On Sun, 6 Jun 2010, Vitaly Wool wrote:

> On Sun, Jun 6, 2010 at 11:21 AM, Brian Swetland <swetland@...gle.com> wrote:
>> In any case, I'm saying that suspending for minutes at a time
>> (typical, 10s of minutes or more in some cases, hours in others), does
>> happen and it does represent an improvement over suspending or
>> otherwise entering your lowest power state for seconds at a time.
>
> That's for sure, if _all_ the other parameters *are* *equal*. This is
> obviously not the case.

and while it will represent an improvement, is the cost worth the 
relativly minor benifit that going from 10s of seconds of sleep to 10s of 
minuites of sleep give you?

a system that wakes up every 10 seconds, but only wakes the portion of the 
system needed for the wakeup can easily outlast one that wakes up far less 
frequently, but when it's awake is fully awake.
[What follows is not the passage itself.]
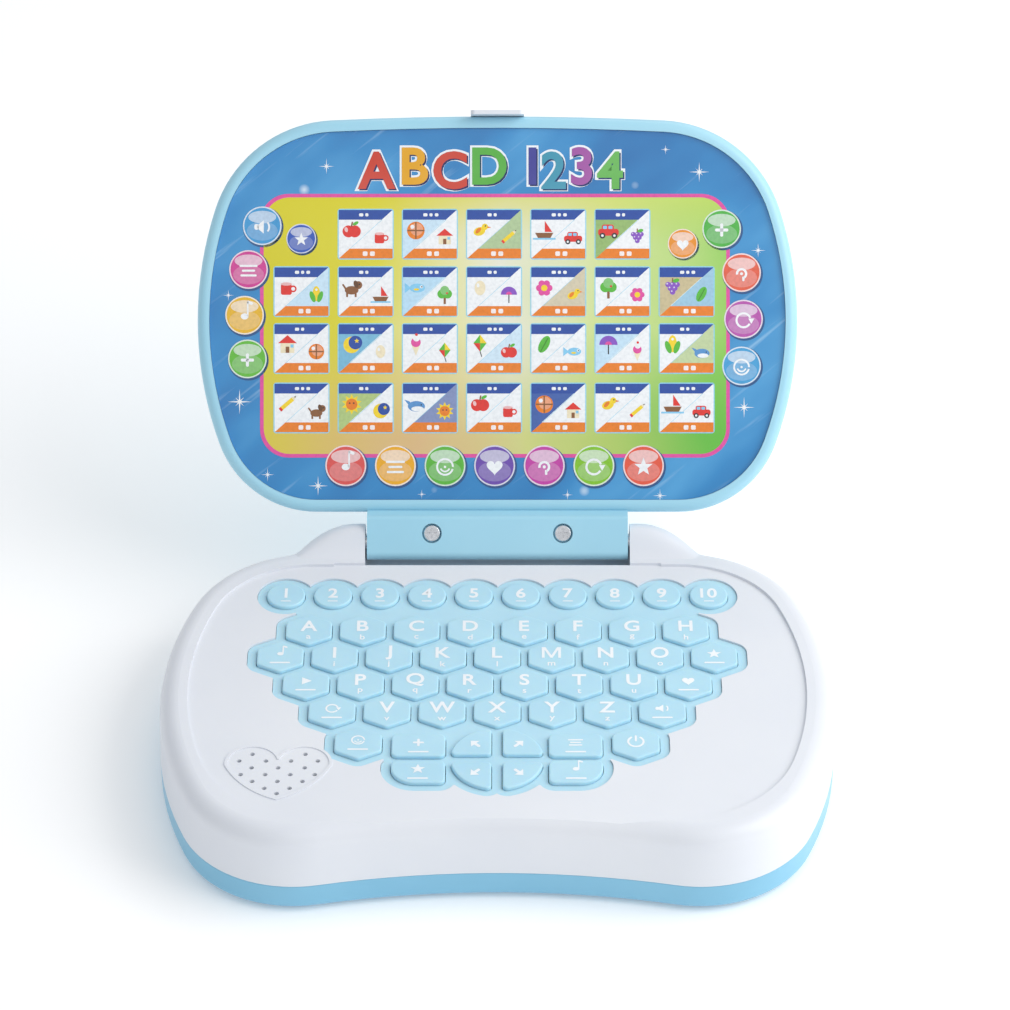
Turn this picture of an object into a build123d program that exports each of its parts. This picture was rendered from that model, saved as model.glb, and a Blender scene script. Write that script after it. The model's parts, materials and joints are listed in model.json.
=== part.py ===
from build123d import *
from math import cos, radians, sin
import os

# Toy laptop computer, standing open. Millimetres, +Z up, -Y towards the child who plays with it.
# The origin is on the table under the middle of the open toy.
os.makedirs("parts", exist_ok=True)

# ---- driving dimensions -------------------------------------------------------------------------
hinge_y = 30.1  # the lid turns about an X axis through (hinge_y, hinge_z)
hinge_z = 34.5
lid_lean = 37.0  # how far the open lid leans back from upright, in degrees

foot_height = 1.5
parting_z = 11.5  # the blue lower shell meets the white upper shell here
rim_z = 33.5
deck_z = 32.5  # floor of the recess that the closed lid sinks into
deck_under_z = 30.0
wall = 2.4
rim_inset = 0.8  # how far the upper shell's walls lean in on their way up
rim_radius = 6.5

hump_back_y = hinge_y + 11.4
notch_half_width = 47.1  # the gap between the ears
bar_half_width = 46.4  # the lid's hinge bar
pin_radius = 2.5
pin_inner_x = 36.0
pin_outer_x = 54.0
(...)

as an example (taken from this thread).

system A needs to wake up to get a battery reading, store it and go 
back to sleep, It does so every 10 seconds. But when it does so it only 
runs the one process and then goes back to sleep.

system B has the same need, but wakes up every 10 minutes. but when it 
does so it fully wakes up and this allows the mail app to power up the 
radio, connect to the Internet and start checking for new mail before 
oppurtunistic sleep shuts things down (causing the mail check to fail)

System A will last considerably longer on a battery than System B.